O líder do PCdoB criticou duramente as reformas empreendidas por Mikhail Gorbachev na União Soviética, descrevendo-as como uma “farsa capitalista” e enxergando sua origem no “retrocesso iniciado em 1956 com Kruschev”. Em 1990, ele apoiou a tentativa de golpe do Partido Comunista contra Gorbachev — fato que lhe rendeu muitas críticas de colegas de partido.

Os últimos anos

Em 1989, concluindo o processo de redemocratização, foi organizada a primeira eleição direta para a presidência desde o golpe militar de 1964. No pleito, Amazonas e o PCdoB apoiaram a candidatura de Lula, candidato do PT, integrando a coligação da Frente Brasil Popular, composta também pelo PSB e pelo PV.

Amazonas voltou a apoiar as candidaturas de Lula em 1994 e 1998. Paralelamente, liderou a oposição do PCdoB ao governo de Fernando Henrique Cardoso, orientando voto dos parlamentares contra a extinção dos monopólios estatais e as privatizações.

Os anos 80 e 90 também foram marcados pela intensificação da produção intelectual de Amazonas.
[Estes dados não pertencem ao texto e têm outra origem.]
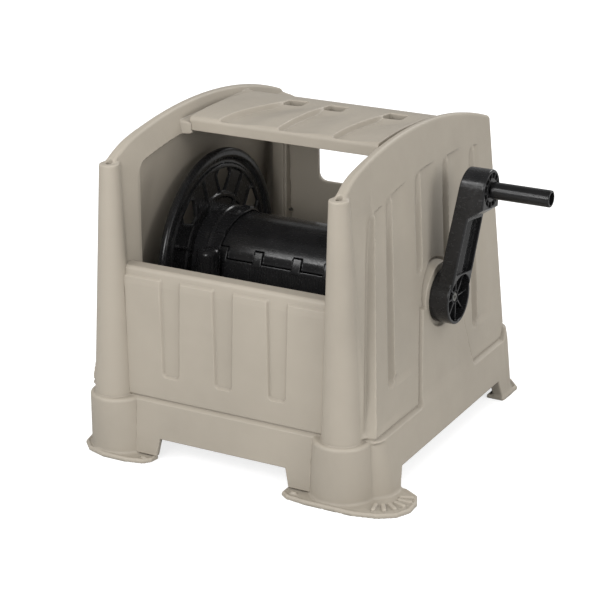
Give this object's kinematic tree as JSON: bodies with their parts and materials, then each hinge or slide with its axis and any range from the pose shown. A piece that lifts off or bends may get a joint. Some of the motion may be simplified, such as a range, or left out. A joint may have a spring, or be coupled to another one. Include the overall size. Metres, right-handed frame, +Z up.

Foi nesse período que ele publicou algumas de suas obras mais relevantes, incluindo “Pela Liberdade e Pela Democracia popular”, “Socialismo: Ideal da Classe Operária, Aspiração de Todos os Povos” e “Os desafios do Socialismo no século XXI”.

Debilitado, João Amazonas deixou a presidência do PCdoB em 2001. Ele faleceu em São Paulo no ano seguinte, em 27 de maio de 2002, aos 90 anos de idade. Seu último pedido foi para que suas cinzas fossem lançadas na região do Araguaia, permitindo seu reencontro simbólico com os companheiros que tombaram na guerrilha.